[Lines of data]
^^^^^^^^
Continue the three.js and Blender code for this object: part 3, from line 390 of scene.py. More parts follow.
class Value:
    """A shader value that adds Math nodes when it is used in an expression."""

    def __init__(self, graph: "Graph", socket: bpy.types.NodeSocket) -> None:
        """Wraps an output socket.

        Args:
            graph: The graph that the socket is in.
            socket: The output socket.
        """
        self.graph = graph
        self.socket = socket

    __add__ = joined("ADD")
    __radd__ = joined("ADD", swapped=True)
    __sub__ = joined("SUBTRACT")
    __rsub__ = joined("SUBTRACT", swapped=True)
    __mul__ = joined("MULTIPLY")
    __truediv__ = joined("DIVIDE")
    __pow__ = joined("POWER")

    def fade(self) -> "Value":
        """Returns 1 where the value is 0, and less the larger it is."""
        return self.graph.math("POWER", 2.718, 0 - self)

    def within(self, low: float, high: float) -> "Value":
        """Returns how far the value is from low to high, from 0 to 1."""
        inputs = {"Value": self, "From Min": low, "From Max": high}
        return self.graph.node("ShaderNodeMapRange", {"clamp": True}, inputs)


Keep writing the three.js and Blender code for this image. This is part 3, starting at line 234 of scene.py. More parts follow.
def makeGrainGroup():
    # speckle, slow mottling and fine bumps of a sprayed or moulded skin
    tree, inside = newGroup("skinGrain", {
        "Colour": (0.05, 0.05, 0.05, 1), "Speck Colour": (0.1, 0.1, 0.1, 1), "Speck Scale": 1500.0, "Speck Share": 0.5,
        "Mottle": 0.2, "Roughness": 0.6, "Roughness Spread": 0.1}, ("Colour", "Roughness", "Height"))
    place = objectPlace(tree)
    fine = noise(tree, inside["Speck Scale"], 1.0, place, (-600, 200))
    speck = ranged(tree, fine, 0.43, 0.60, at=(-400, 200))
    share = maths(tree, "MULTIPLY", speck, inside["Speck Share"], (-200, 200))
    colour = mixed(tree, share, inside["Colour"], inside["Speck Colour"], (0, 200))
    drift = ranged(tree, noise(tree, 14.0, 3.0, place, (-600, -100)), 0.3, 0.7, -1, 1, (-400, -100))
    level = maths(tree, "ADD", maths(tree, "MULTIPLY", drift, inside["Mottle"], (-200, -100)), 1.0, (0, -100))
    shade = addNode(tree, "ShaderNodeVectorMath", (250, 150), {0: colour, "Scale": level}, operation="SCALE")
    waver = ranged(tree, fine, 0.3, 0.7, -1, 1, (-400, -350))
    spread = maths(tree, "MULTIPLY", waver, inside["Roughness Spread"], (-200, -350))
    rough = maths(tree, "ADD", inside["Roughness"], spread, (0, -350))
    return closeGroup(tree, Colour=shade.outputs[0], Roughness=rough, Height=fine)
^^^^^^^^
### GIVEN REQUEST
Reproduce the full listing exactly.

### RESPONSE TO THE TASK
Continue the three.js and Blender code for this object: part 3, from line 390 of scene.py. More parts follow.
class Value:
    """A shader value that adds Math nodes when it is used in an expression."""

    def __init__(self, graph: "Graph", socket: bpy.types.NodeSocket) -> None:
        """Wraps an output socket.

        Args:
            graph: The graph that the socket is in.
            socket: The output socket.
        """
        self.graph = graph
        self.socket = socket

    __add__ = joined("ADD")
    __radd__ = joined("ADD", swapped=True)
    __sub__ = joined("SUBTRACT")
    __rsub__ = joined("SUBTRACT", swapped=True)
    __mul__ = joined("MULTIPLY")
    __truediv__ = joined("DIVIDE")
    __pow__ = joined("POWER")

    def fade(self) -> "Value":
        """Returns 1 where the value is 0, and less the larger it is."""
        return self.graph.math("POWER", 2.718, 0 - self)

    def within(self, low: float, high: float) -> "Value":
        """Returns how far the value is from low to high, from 0 to 1."""
        inputs = {"Value": self, "From Min": low, "From Max": high}
        return self.graph.node("ShaderNodeMapRange", {"clamp": True}, inputs)


Keep writing the three.js and Blender code for this image. This is part 3, starting at line 234 of scene.py. More parts follow.
def makeGrainGroup():
    # speckle, slow mottling and fine bumps of a sprayed or moulded skin
    tree, inside = newGroup("skinGrain", {
        "Colour": (0.05, 0.05, 0.05, 1), "Speck Colour": (0.1, 0.1, 0.1, 1), "Speck Scale": 1500.0, "Speck Share": 0.5,
        "Mottle": 0.2, "Roughness": 0.6, "Roughness Spread": 0.1}, ("Colour", "Roughness", "Height"))
    place = objectPlace(tree)
    fine = noise(tree, inside["Speck Scale"], 1.0, place, (-600, 200))
    speck = ranged(tree, fine, 0.43, 0.60, at=(-400, 200))
    share = maths(tree, "MULTIPLY", speck, inside["Speck Share"], (-200, 200))
    colour = mixed(tree, share, inside["Colour"], inside["Speck Colour"], (0, 200))
    drift = ranged(tree, noise(tree, 14.0, 3.0, place, (-600, -100)), 0.3, 0.7, -1, 1, (-400, -100))
    level = maths(tree, "ADD", maths(tree, "MULTIPLY", drift, inside["Mottle"], (-200, -100)), 1.0, (0, -100))
    shade = addNode(tree, "ShaderNodeVectorMath", (250, 150), {0: colour, "Scale": level}, operation="SCALE")
    waver = ranged(tree, fine, 0.3, 0.7, -1, 1, (-400, -350))
    spread = maths(tree, "MULTIPLY", waver, inside["Roughness Spread"], (-200, -350))
    rough = maths(tree, "ADD", inside["Roughness"], spread, (0, -350))
    return closeGroup(tree, Colour=shade.outputs[0], Roughness=rough, Height=fine)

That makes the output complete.